En 2012, Line a 14 ans en classe de 4ème et a des formes. Un professeur l’engrosse. Fin de scolarité et fuite en avant. Troisième maternité en 2019. Surcharge pour sa mère célibataire, qui élève six enfants, dont Line avec, à présent, les trois siens. Le revenu de tomates vendues en vrac assure à l’espèce de quoi vivoter. Brisées par tel éducateur, oubliées par tel séducteur passé sans s’arrêter, les Line abondent. Désœuvrées et appâtées par des mâles sans scrupule, elles se retrouvent souvent avec des enfants dits d’abord sans père, ensuite de la rue. L’espèce se débrouille pour vivoter : les gamins font de petits vols, les gamines font les bars pour être emportées. Deux millions de Dahoméens en 1960. Onze millions de Béninois en 2019. Plus nous sommes nombreux, plus vite monte la courbe. Vingt millions de Béninois aux environs de 2030. Pour quel bénéfice ? Plutôt pour quelle impasse ?

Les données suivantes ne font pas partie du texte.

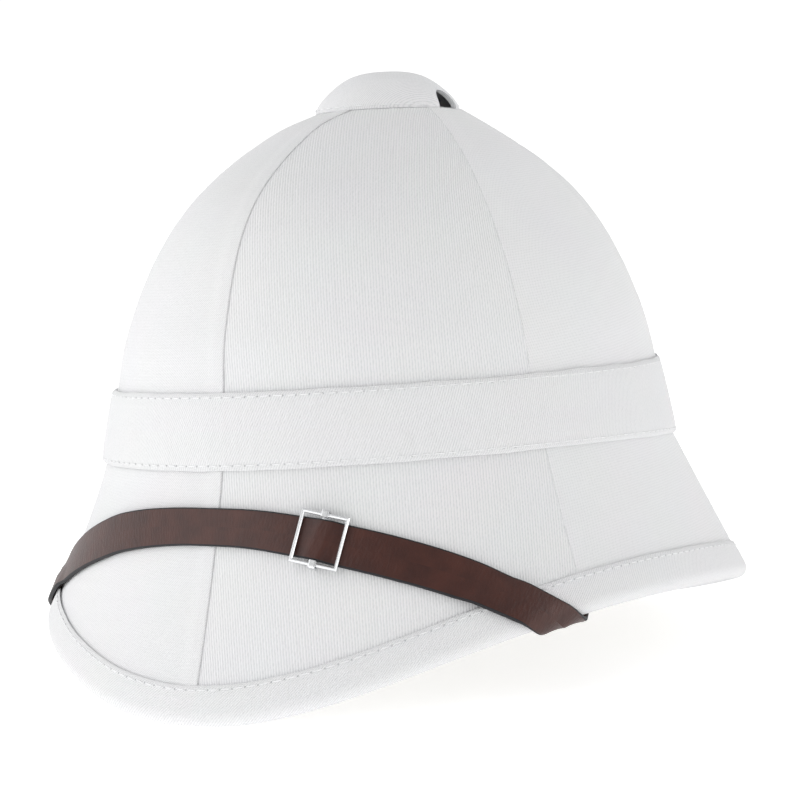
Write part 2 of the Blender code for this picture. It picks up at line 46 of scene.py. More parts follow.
# Sizes that the looks share with the solids
GAP = 0.3 * MM
STRAP_GAP = 0.5 * MM
INNER_GAP = 0.9 * MM
SHELL_THICKNESS = 4.0 * MM
COVER_THICKNESS = 1.0 * MM
BAND_THICKNESS = 1.5 * MM
BINDING_THICKNESS = 1.0 * MM
CROWN_HEIGHT = 94 * MM
CAP_SEAT_RADIUS = 26.5 * MM
SEAT_RISE = 2.5 * MM
SEAT_BACK = 6 * MM
VENT_HOLE_RADIUS = 10.3 * MM
COVER_HOLE_RADIUS = 14.5 * MM
BAND_TOP_LENGTH = 222 * MM
BAND_TOP_WIDTH = 184 * MM
BAND_WIDTH = 27.4 * MM
BAND_TOP_DIP = 3.0 * MM
BAND_BOTTOM_BOW = 1.5 * MM
BAND_BOTTOM_LENGTH = 228 * MM
BAND_BOTTOM_WIDTH = 196 * MM
FRONT_REACH = 139 * MM
SIDE_REACH = 117.5 * MM
BACK_REACH = 150 * MM
FRONT_DROP = 83.6 * MM
SIDE_DROP = 49.4 * MM
BACK_DROP = 66 * MM
FRONT_SWEEP = 2.85
BACK_SWEEP = 2.5
RIM_FULLNESS = 0.048
FLARE = 1.07
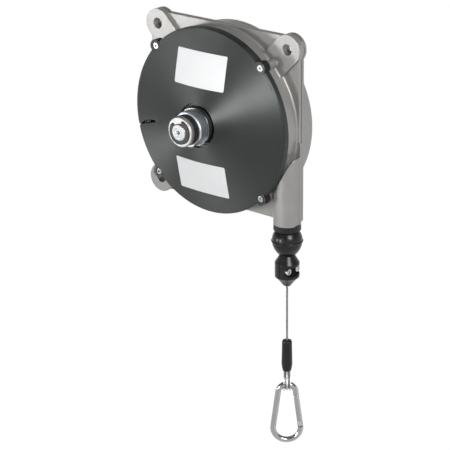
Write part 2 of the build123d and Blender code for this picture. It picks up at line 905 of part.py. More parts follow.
def bumper_ball():
    """The rubber ball that meets the guide bush, with the ridge that its mould leaves round it."""
    ridge_top = ball_middle + ridge_half_width
    ridge_bottom = ball_middle - ridge_half_width
    bore = cable_radius + seat_gap
    upper = ThreePointArc(
        (ball_top_radius, ball_top),
        ((ball_top_radius + ball_radius) / 2 + ball_upper_bulge, (ball_top + ridge_top) / 2),
        (ball_radius, ridge_top),
    )
    ridge = Polyline(
        (ball_radius, ridge_top),
        (ball_radius + ridge_height, ball_middle),
        (ball_radius, ridge_bottom),
    )
    lower = ThreePointArc(
        (ball_radius, ridge_bottom),
        ((ball_radius + ball_bottom_radius) / 2 + ball_lower_bulge, (ridge_bottom + ball_bottom) / 2),
        (ball_bottom_radius, ball_bottom),
    )
    inside = Polyline(
        (ball_bottom_radius, ball_bottom),
        (bore, ball_bottom),
        (bore, ball_top),
        (ball_top_radius, ball_top),
    )
    return hanging(make_face([upper, ridge, lower, inside]).face())


def clamp_body():
    return hanging([
        (cable_radius + running_gap, ball_bottom),
        (ball_bottom_radius, ball_bottom),
        (clamp_radius, clamp_shoulder),
        (clamp_radius, clamp_hip),
        (clamp_tail_radius, clamp_tail),
        (clamp_tip_radius, clamp_tip),
        (cable_radius + running_gap, clamp_tip),
    ])


def across(radius, start, end, y, z):
    """A cylinder along X, with its ends measured from the cable."""
    middle = Pos(cable_x + (start + end) / 2, y, z)
    return middle * Rot(0, 90, 0) * Cylinder(radius, end - start)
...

En 1960, le chômage était anecdotique. En 2019, il est la règle pour une vaste couche de la population. Michel a 35 ans, Christine sa sœur en a 28. Ils ont été aimés et soignés par des parents conscients et responsables. Mais depuis l’obtention par chacun de la licence professionnelle, ils errent de stage non payé en stage non payé, ils ont honte d’être encore à manger les sous de leurs parents retraités. Sans emploi, ne pouvant se louer la moindre case, ils évitent sagement de fonder un foyer. Michel est célibataire sans enfant. Christine est célibataire. Sous la pression de l’Horloge biologique, elle a fait un enfant que grand-maman retraitée élève. Nombreuses sont les maisons avec des Michel et des Christine. Si quelque vertu monacale les porte à vivre miséreux, sans piétiner la morale, on les retrouvera peut-être, avec quelques Line, clients des vendeurs d’illusions et de religions, qui sont, dit Karl Marx, ‘‘le soupir de la créature accablée’’, c’est-à-dire de la créature dans l’impasse.
Or nous accentuons accablement et impasse en faisant du sur-place, en approuvant sans cesse Senghor : ‘‘Nous sommes les hommes de la danse, dont les pieds reprennent vigueur en frappant le sol dur’’. Quelle nouveauté voulions-nous apporter en dansant à Ouidah trois jours d’affilée ? Discourant à Porto-Novo sur Ifâ Orunmila, que voulions-nous apporter qui ne se trouve déjà chez Bernard Maupoil, Remy T. Hounwanou, Basile Adjou-Moumouni, Gratien Ahouanmênou ? Au demeurant, les systèmes divinatoires appartiennent à l’irrationnel. Dans mille ans, leur étude ‘‘scientifique’’ en sera toujours au même point.
Devenus travailleurs sérieux lassés de ressasser, nous organiserons chaque année, à Porto-Novo un colloque national sur notre ascension démographique et sur les emplois réels et vrais à créer pour mettre nos garçons et filles au service du progrès de notre pays, à Ouidah une foire nationale de ce que nous savons faire et de comment l’améliorer pour l’exporter, à Djougou un séminaire national pour obliger nos dirigeants à aimer le Bénin. Afin que le Bénin ne soit pas demain un pays groggy, inutile pour le monde et pénible pour lui-même, à force de reproduction sans y penser, de répétition et de tradition par paresse.